Here is the idea: prep the house for the inspection. Please don’t cover things up that are truly bad, which is unethical, but if you had a prior leak that you fixed, and water stains are still present, put a coat of paint on it. I can’t tell whether this has recently leaked or not! I can’t tell whether something is new, old, or maybe. The best way to prevent the inspector from guessing (and he will always err on the side of caution rightly) is to make sure that things you think would stand out, don’t stand out. Otherwise be ready to explain and do some repairs that are likely unnecessary.
#2 - One Time Deal
Chances are likely that your seller is still going to be in the house another few weeks even after the inspection, and I don’t want to interrupt anymore than I have to, for the sake of my time and theirs. I’m all about free re-inspections, but I don’t want to come back to go into an attic because I couldn't get in the first time. I’m not the inspector that will tell that it’s just too bad that it wasn’t open and that I’m not going back out, instead, I’ll go back out, I just won’t be happy. Let’s avoid this.

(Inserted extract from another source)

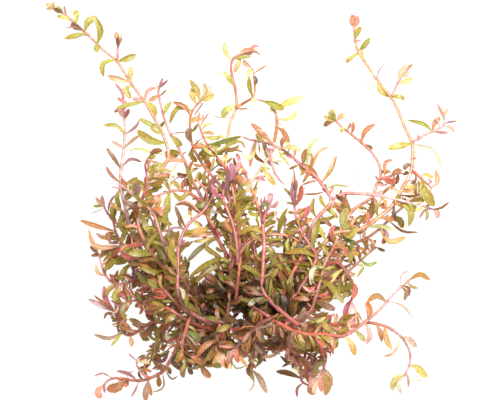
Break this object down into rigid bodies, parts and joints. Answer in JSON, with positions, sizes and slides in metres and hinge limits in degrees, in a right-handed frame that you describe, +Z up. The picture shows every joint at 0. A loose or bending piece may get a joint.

Make sure your seller knows to ensure that doors are unlocked, accesses are readily open, and things like fireplaces aren’t covered up by couches and such. The buyer wants these things looked at, and as a future buyer themselves, they wouldn’t want an entire portion of the house completely unobserved simply because someone didn’t want to move the hallway chester draws that were loaded with clothes so that the inspector could let down the attic stairs and get into the attic of a 1940’s home (true story).
The inspection shouldn’t be scary if both parties are involved, both are aware of the limitations, and the inspector is of a high quality. Nail these three things down and you’ve got a win.